As Jesus passed on from there, he saw a man called Matthew sitting at the tax booth, and he said to him, “Follow me.” And he rose and followed him. And as Jesus reclined at table in the house, behold, many tax collectors and sinners came and were reclining with Jesus and his disciples. And when the Pharisees saw this, they said to his disciples, “Why does your teacher eat with tax collectors and sinners?” But when he heard it, he said, “Those who are well have no need of a physician, but those who are sick. Go and learn what this means: ‘I desire mercy, and not sacrifice.’ For I came not to call the righteous, but sinners.”
We live in a world of great injustice and discrimination. We have been fighting this battle for years and from all appearances we are not getting closer to solving the issue. The group of people who stormed the Capital Building surfaced these and other issues once again as we continue to face the political and ethnic earth tremors that are shaking our culture and world.
Discrimination carries the idea of being prejudicial and drawing distinctions between people that favor one person or group over another. As we can see from the text this is not a new issue. The Pharisees were the social movement group of the times and had no favor for those that by the nature were classified as sinners. They were people they would not associate with and were shocked that Jesus hung out with these kinds of people.

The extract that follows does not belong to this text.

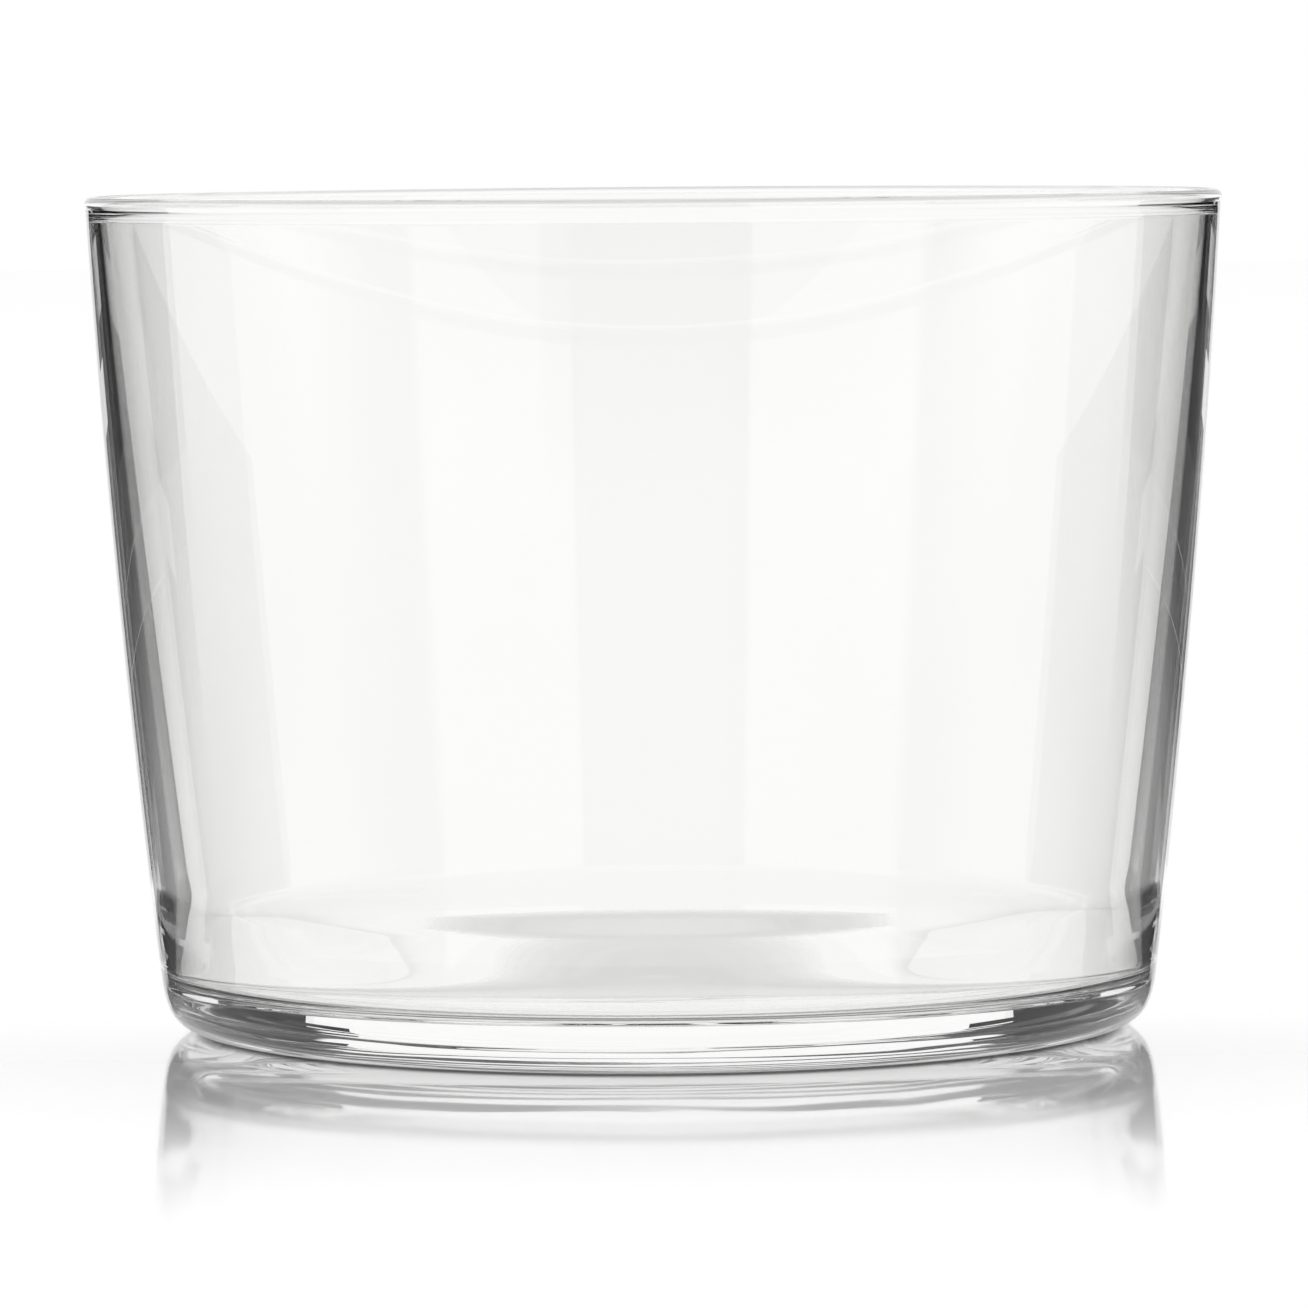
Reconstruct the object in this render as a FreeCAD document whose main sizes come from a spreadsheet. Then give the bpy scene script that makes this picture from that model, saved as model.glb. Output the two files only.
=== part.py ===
"""Low, wide drinking tumbler, pressed and fire-polished in one piece of clear soda-lime glass.

Frame: millimetres, +Z up along the axis of the glass. The origin is the centre of the resting
plane, so the glass stands on z = 0. The model is one revolved section, because the real glass
is one piece, with no joint, seam or fastener anywhere.
"""
import FreeCAD, Part
import math
import os

import Sketcher

# Driving dimensions in millimetres. Each *_radius is measured from the axis of the glass, and
# each *_rounding and *_sweep is the radius of a round stretch of the section.
DIMENSIONS = {
    "height": 62.5,
    "rim_radius": 42.5,             # outermost point of the glass, on the lip
    "lip_rounding": 0.6,            # round, fire-polished lip, slightly proud of both wall faces
    "outer_top_radius": 42.38,      # outer and inner wall faces just under the lip
    "inner_top_radius": 41.38,
    "outer_wall_sweep": 1000.0,     # the tapering wall bows outwards very slightly
    "inner_wall_sweep": 1300.0,
    "heel_end_radius": 37.3,        # where the rounded heel runs into the outer wall
    "heel_rounding": 3.8,
    "heel_blend_rounding": 9.0,     # softer curve from the resting ring into the heel
    "ring_outer_radius": 31.4,      # the glass stands on a flat ring
    "ring_inner_radius": 27.4,
    "recess_radius": 26.7,          # the middle of the underside is hollowed
    "recess_depth": 1.15,
    "floor_height": 3.7,            # inside floor above the resting plane
    "floor_radius": 33.0,           # where the floor starts to curve up into the wall
    "inner_heel_rounding": 3.2,
}

FULL_TURN = 360.0
START, END, CENTRE = 1, 2, 3        # Sketcher's numbers for the points of a line or an arc
HORIZONTAL_AXIS, VERTICAL_AXIS = -1, -2
ORIGIN = (-1, 1)


def make_sheet(doc):
    """Spreadsheet with one aliased cell for each driving dimension."""
    sheet = doc.addObject("Spreadsheet::Sheet", "Dimensions")
    for row, (alias, value) in enumerate(DIMENSIONS.items(), start=1):
        sheet.set(f"A{row}", alias)
        sheet.set(f"B{row}", str(value))
        sheet.setAlias(f"B{row}", alias)
    return sheet


class Section:
    """Sketch of a closed outline in (radius, z), its sizes bound to the cells of the sheet."""

    def __init__(self, body, sheet):
        self.sheet = sheet
        self.sketch = body.newObject("Sketcher::SketchObject", "HalfSection")
        plane = next(f for f in body.Origin.OriginFeatures if f.Role == "XZ_Plane")
        self.sketch.AttachmentSupport = [(plane, "")]
        self.sketch.MapMode = "FlatFace"

    def line(self, start, end):
        segment = Part.LineSegment(FreeCAD.Vector(*start), FreeCAD.Vector(*end))
        return self.sketch.addGeometry(segment, False)

    def arc(self, centre, radius, start, end):
        """Counter-clockwise arc. Its centre and ends only seed the solver."""
        circle = Part.Circle(FreeCAD.Vector(*centre), FreeCAD.Vector(0, 0, 1), radius)
        angles = [math.atan2(z - centre[1], x - centre[0]) for x, z in (start, end)]
        return self.sketch.addGeometry(Part.ArcOfCircle(circle, *angles), False)

    def bowed_wall(self, sweep, foot, top):
        """Long shallow arc up a wall that leans and bows outwards."""
        centre = (foot[0] - sweep, 2 * top[1])
        return self.arc(centre, sweep, foot, top)

    def rule(self, *arguments):
        return self.sketch.addConstraint(Sketcher.Constraint(*arguments))

    def bind(self, alias, *arguments, less=None):
        """Dimensional rule equal to one cell of the sheet, or to that cell less another."""
        value = DIMENSIONS[alias]
        formula = f"{self.sheet.Name}.{alias}"
        if less:
            value -= DIMENSIONS[less]
            formula += f" - {self.sheet.Name}.{less}"
        index = self.rule(*arguments, value)
        self.sketch.setExpression(f"Constraints[{index}]", formula)

    def bind_radius(self, alias, geometry, point, less=None):
        """Distance of a point from the axis of the glass."""
        self.bind(alias, "DistanceX", *ORIGIN, geometry, point, less=less)

    def bind_height(self, alias, geometry, point, less=None):
        """Height of a point above the resting plane."""
        self.bind(alias, "DistanceY", *ORIGIN, geometry, point, less=less)


def draw_underside(section, size):
    """Hollow middle of the underside and the flat ring round it. Returns (hollow, ring)."""
    depth, ring_inner = size["recess_depth"], size["ring_inner_radius"]
    hollow = section.line((0, depth), (size["recess_radius"], depth))
    slope = section.line((size["recess_radius"], depth), (ring_inner, 0))
    ring = section.line((ring_inner, 0), (size["ring_outer_radius"], 0))
    section.rule("PointOnObject", hollow, START, VERTICAL_AXIS)
    section.rule("Horizontal", hollow)
    section.rule("Coincident", hollow, END, slope, START)
    section.rule("Coincident", slope, END, ring, START)
    section.rule("PointOnObject", ring, START, HORIZONTAL_AXIS)
    section.rule("Horizontal", ring)
    section.bind_height("recess_depth", hollow, START)
    section.bind_radius("recess_radius", hollow, END)
    section.bind_radius("ring_inner_radius", ring, START)
    section.bind_radius("ring_outer_radius", ring, END)
    return hollow, ring


def draw_outer_wall(section, size, ring):
    """Rounded heel in two tangent arcs, then the bowed, tapering wall. Returns the wall."""
    ring_outer, heel_rounding = size["ring_outer_radius"], size["heel_rounding"]
    blend_rounding = size["heel_blend_rounding"]
    heel_centre = (size["heel_end_radius"] - heel_rounding, heel_rounding)
    blend_end = ((ring_outer + size["heel_end_radius"]) / 2, 0)
    wall_foot = (size["heel_end_radius"], heel_rounding)
    wall_top = (size["outer_top_radius"], size["height"] - size["lip_rounding"])
    blend = section.arc((ring_outer, blend_rounding), blend_rounding, (ring_outer, 0), blend_end)
    heel = section.arc(heel_centre, heel_rounding, blend_end, wall_foot)
    wall = section.bowed_wall(size["outer_wall_sweep"], wall_foot, wall_top)
    section.rule("Tangent", ring, END, blend, START)
    section.rule("Tangent", blend, END, heel, START)
    section.rule("Tangent", heel, END, wall, START)
    section.bind("heel_blend_rounding", "Radius", blend)
    section.bind("heel_rounding", "Radius", heel)
    section.bind("outer_wall_sweep", "Radius", wall)
    section.bind_radius("heel_end_radius", heel, END)
    section.bind_radius("outer_top_radius", wall, END)
    return wall


def draw_lip(section, size, outer_wall):
    """Round lip that runs from the outer wall over the top to the inner wall."""
    rounding = size["lip_rounding"]
    centre_height = size["height"] - rounding
    outer_end = (size["outer_top_radius"], centre_height - rounding / 2)
    inner_end = (size["inner_top_radius"], centre_height - rounding / 2)
    centre = (size["rim_radius"] - rounding, centre_height)
    lip = section.arc(centre, rounding, outer_end, inner_end)
    section.rule("Coincident", outer_wall, END, lip, START)
    section.bind("lip_rounding", "Radius", lip)
    section.bind_radius("rim_radius", lip, CENTRE, less="lip_rounding")
    section.bind_height("height", lip, CENTRE, less="lip_rounding")
    section.bind_radius("inner_top_radius", lip, END)
    return lip


def draw_inside(section, size, lip):
    """Inner wall, its curve into the floor, and the floor as far as the axis. Returns the floor."""
    rounding = size["inner_heel_rounding"]
    floor_edge = (size["floor_radius"], size["floor_height"])
    heel_centre = (floor_edge[0], floor_edge[1] + rounding)
    wall_foot = (heel_centre[0] + rounding, heel_centre[1])
    wall_top = (size["inner_top_radius"], size["height"] - size["lip_rounding"])
    wall = section.bowed_wall(size["inner_wall_sweep"], wall_foot, wall_top)
    heel = section.arc(heel_centre, rounding, floor_edge, wall_foot)
    floor = section.line(floor_edge, (0, floor_edge[1]))
    section.rule("Coincident", lip, END, wall, END)
    section.rule("Tangent", wall, START, heel, END)
    section.rule("Tangent", heel, START, floor, START)
    section.rule("Horizontal", floor)
    section.rule("PointOnObject", floor, END, VERTICAL_AXIS)
    section.bind("inner_wall_sweep", "Radius", wall)
    section.bind("inner_heel_rounding", "Radius", heel)
    section.bind_radius("floor_radius", floor, START)
    section.bind_height("floor_height", floor, START)
    return floor


def make_tumbler(doc, sheet):
    """The whole glass: one half section, revolved about the axis."""
    body = doc.addObject("PartDesign::Body", "Tumbler")
    body.Label = "glass_tumbler"
    section = Section(body, sheet)
    hollow, ring = draw_underside(section, DIMENSIONS)
    outer_wall = draw_outer_wall(section, DIMENSIONS, ring)
    lip = draw_lip(section, DIMENSIONS, outer_wall)
    floor = draw_inside(section, DIMENSIONS, lip)
    axis = section.line((0, DIMENSIONS["floor_height"]), (0, DIMENSIONS["recess_depth"]))
    section.rule("Coincident", floor, END, axis, START)
    section.rule("Coincident", axis, END, hollow, START)
    doc.recompute()

    turned = body.newObject("PartDesign::Revolution", "Turned")
    turned.Profile = section.sketch
    turned.ReferenceAxis = (section.sketch, ["V_Axis"])
    turned.Angle = FULL_TURN
    body.Tip = turned
    body.Placement = FreeCAD.Placement()
    return body


def check(doc, bodies):
    """Stops the build if any object failed or any sub-part has no valid solid."""
    failed = [o.Label for o in doc.Objects if {"Invalid", "Error"} & set(o.State)]
    if failed:
        raise RuntimeError(f"objects that did not build: {failed}")
    for body in bodies:
        if body.Shape.isNull() or not body.Shape.isValid():
            raise RuntimeError(f"{body.Label} has no valid shape")


def main():
    doc = FreeCAD.newDocument("Tumbler")
    sheet = make_sheet(doc)
    doc.recompute()
    bodies = [make_tumbler(doc, sheet)]
    doc.recompute()
    check(doc, bodies)
    os.makedirs("parts", exist_ok=True)
    for body in bodies:
        body.Shape.exportStep(f"parts/{body.Label}.step")
        box = body.Shape.optimalBoundingBox(False, False)
        print(f"{body.Label}: {len(body.Shape.Solids)} solid, volume {body.Shape.Volume:.0f} mm3, "
              f"{box.XLength:.2f} x {box.YLength:.2f} x {box.ZLength:.2f} mm")


main()
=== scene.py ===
"""Looks of the clear glass tumbler: a turned glass body with a rippled floor, the pale floor it
stands on, a soft studio light and the camera. The outline of the glass is in millimetres, and
everything else is in metres unless its name says MM.
"""
import math

import bpy
from mathutils import Matrix, Vector, noise


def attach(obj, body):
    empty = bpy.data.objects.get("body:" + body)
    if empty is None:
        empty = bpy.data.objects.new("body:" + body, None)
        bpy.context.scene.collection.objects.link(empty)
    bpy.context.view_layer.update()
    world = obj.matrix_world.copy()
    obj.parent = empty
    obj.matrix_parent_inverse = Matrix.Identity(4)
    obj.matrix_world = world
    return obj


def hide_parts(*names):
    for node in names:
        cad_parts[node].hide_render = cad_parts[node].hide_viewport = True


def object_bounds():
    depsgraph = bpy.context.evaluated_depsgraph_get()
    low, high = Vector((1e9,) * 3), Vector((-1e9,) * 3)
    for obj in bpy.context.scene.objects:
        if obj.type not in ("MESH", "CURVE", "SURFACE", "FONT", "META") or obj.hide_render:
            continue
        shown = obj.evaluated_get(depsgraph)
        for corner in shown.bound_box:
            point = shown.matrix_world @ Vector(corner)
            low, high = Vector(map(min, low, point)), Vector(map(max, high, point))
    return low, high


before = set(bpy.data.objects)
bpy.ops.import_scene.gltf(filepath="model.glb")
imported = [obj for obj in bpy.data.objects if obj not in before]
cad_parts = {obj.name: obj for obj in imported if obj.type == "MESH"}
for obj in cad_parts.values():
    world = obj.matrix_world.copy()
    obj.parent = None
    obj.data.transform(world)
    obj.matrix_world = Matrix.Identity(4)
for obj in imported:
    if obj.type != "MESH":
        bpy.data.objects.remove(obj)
cad_low, cad_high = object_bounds()

MM = 0.001
HEIGHT = cad_high.z / MM
RIM_RADIUS = (cad_high.x - cad_low.x) / 2 / MM


# --- outline of the glass ------------------------------------------------------------------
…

Some forms of discrimination are based on occupation as with the tax gatherers. The stereotype is not unwarranted. Tax gatherers were notorious for ruthlessly demanding payment and capitalized on the opportunity of adding their own stipend to taxes required by the governing authorities. They had a bad reputation because it was inherent in the occupation itself. We often run the same stereotypes where we assume negligence or manipulation. We often avoid these people as much as possible because their occupational reputation has gone before them. Many are “guilty as charged” before we find out if he really fits that prototypical mold that we have already established.
But there is something rooted in many who have had a long history of ethnic prejudice that seems so ingrained it seems hard to eliminate in any form. The Jews and Gentiles, especially the Samaritans, had ethnic frustrations that were quite intense. Jesus asked the Samaritan woman for water to which she was surprised that he, being both a Jew and a man, would talk with her at all.
Jesus challenged the condescending attitude of the Pharisees. First, he related their discrimination to a spiritual reality that he imposed on the cultural problem. He drew up his comments in the context of medical pictures. A physician is not necessary for those who are well but those who are sick. Secondly, he challenged the sickness of their prejudicial hearts toward others. Being that they were Jews, the context of compassion over sacrifice would certainly fit their cultural and religious mindset. The first comment might seem to be too subtle for them to get. It could reinforce the cultural discrimination. The second comment drove right to the heart of their problem: these specific Pharisees needed to learn compassion for those who were not like them. These groups often prided themselves in keeping the religious law and often created their own. But Jesus wanted them to know that religious duty meant nothing if it did not translate to caring for people.
The hard part is that stereotypes are hard to conquer because they are rooted in the values of people that we love. Those who have ears to hear truth will glean from Jesus’ statements that which can uproot the hardest heart. Quoting Hosea 6:6 would indicate that their greater sin was not even against these “sinners,” but rather their condescending attitude revealed a problem of not being rightly related to God (Hosea 6:6). God desires loyalty and faithfulness to Him above all else. Religious duty that did not translate to compassion to others failed to see God’s compassion to them. There is still a lot to learn.